INFORMATION SHOWN >>
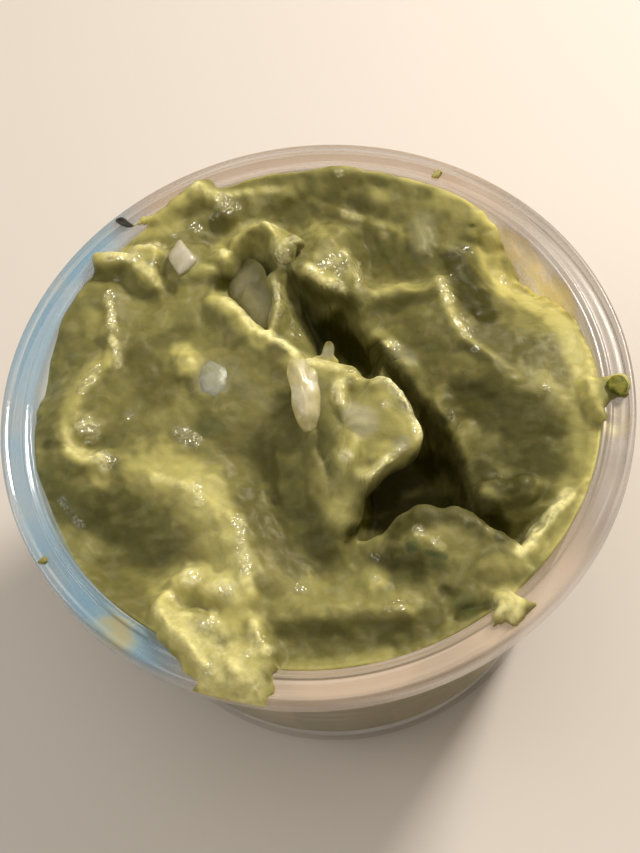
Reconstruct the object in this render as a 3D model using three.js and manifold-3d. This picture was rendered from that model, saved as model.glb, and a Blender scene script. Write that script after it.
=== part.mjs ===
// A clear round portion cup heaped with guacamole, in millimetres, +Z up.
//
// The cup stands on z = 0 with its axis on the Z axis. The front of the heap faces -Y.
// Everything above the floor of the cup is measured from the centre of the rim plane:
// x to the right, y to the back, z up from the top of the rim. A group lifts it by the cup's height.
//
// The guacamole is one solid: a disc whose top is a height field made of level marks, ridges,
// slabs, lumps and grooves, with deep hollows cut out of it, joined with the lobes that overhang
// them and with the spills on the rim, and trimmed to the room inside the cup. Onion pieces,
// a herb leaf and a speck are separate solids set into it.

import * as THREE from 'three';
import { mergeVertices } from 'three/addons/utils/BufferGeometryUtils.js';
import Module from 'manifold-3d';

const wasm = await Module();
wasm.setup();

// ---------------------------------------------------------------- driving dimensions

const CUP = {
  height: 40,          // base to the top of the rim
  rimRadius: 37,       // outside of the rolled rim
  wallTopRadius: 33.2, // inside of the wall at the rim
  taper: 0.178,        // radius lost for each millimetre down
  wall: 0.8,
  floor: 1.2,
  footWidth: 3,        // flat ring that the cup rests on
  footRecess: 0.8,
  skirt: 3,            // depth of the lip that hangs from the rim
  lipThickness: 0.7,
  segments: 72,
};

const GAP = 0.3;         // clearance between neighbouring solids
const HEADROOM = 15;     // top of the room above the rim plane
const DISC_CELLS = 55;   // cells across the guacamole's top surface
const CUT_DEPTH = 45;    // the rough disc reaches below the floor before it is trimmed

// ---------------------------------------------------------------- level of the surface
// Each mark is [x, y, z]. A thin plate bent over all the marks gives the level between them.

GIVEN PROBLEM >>
Word for word, write out the data.

WORKED SOLUTION >>
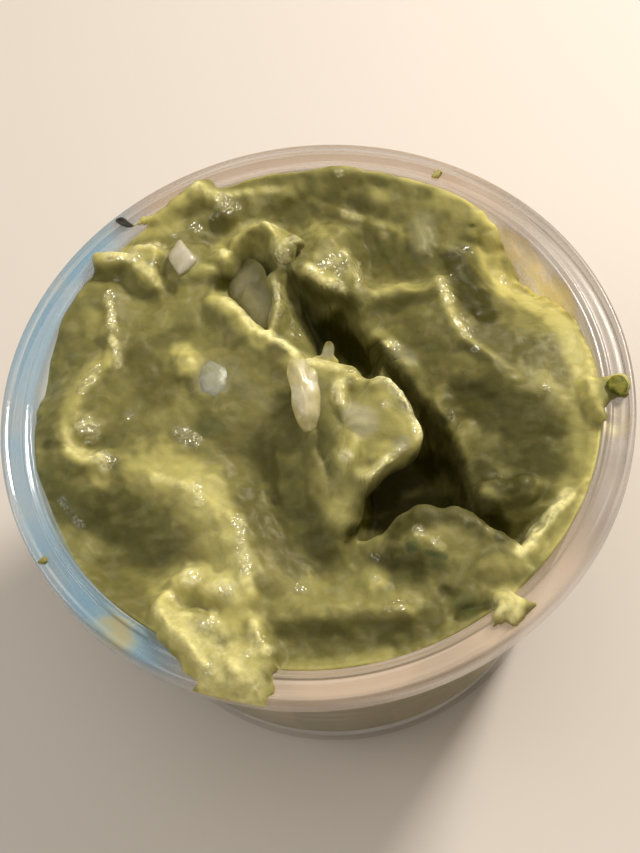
Reconstruct the object in this render as a 3D model using three.js and manifold-3d. This picture was rendered from that model, saved as model.glb, and a Blender scene script. Write that script after it.
=== part.mjs ===
// A clear round portion cup heaped with guacamole, in millimetres, +Z up.
//
// The cup stands on z = 0 with its axis on the Z axis. The front of the heap faces -Y.
// Everything above the floor of the cup is measured from the centre of the rim plane:
// x to the right, y to the back, z up from the top of the rim. A group lifts it by the cup's height.
//
// The guacamole is one solid: a disc whose top is a height field made of level marks, ridges,
// slabs, lumps and grooves, with deep hollows cut out of it, joined with the lobes that overhang
// them and with the spills on the rim, and trimmed to the room inside the cup. Onion pieces,
// a herb leaf and a speck are separate solids set into it.

import * as THREE from 'three';
import { mergeVertices } from 'three/addons/utils/BufferGeometryUtils.js';
import Module from 'manifold-3d';

const wasm = await Module();
wasm.setup();

// ---------------------------------------------------------------- driving dimensions

const CUP = {
  height: 40,          // base to the top of the rim
  rimRadius: 37,       // outside of the rolled rim
  wallTopRadius: 33.2, // inside of the wall at the rim
  taper: 0.178,        // radius lost for each millimetre down
  wall: 0.8,
  floor: 1.2,
  footWidth: 3,        // flat ring that the cup rests on
  footRecess: 0.8,
  skirt: 3,            // depth of the lip that hangs from the rim
  lipThickness: 0.7,
  segments: 72,
};

const GAP = 0.3;         // clearance between neighbouring solids
const HEADROOM = 15;     // top of the room above the rim plane
const DISC_CELLS = 55;   // cells across the guacamole's top surface
const CUT_DEPTH = 45;    // the rough disc reaches below the floor before it is trimmed

// ---------------------------------------------------------------- level of the surface
// Each mark is [x, y, z]. A thin plate bent over all the marks gives the level between them.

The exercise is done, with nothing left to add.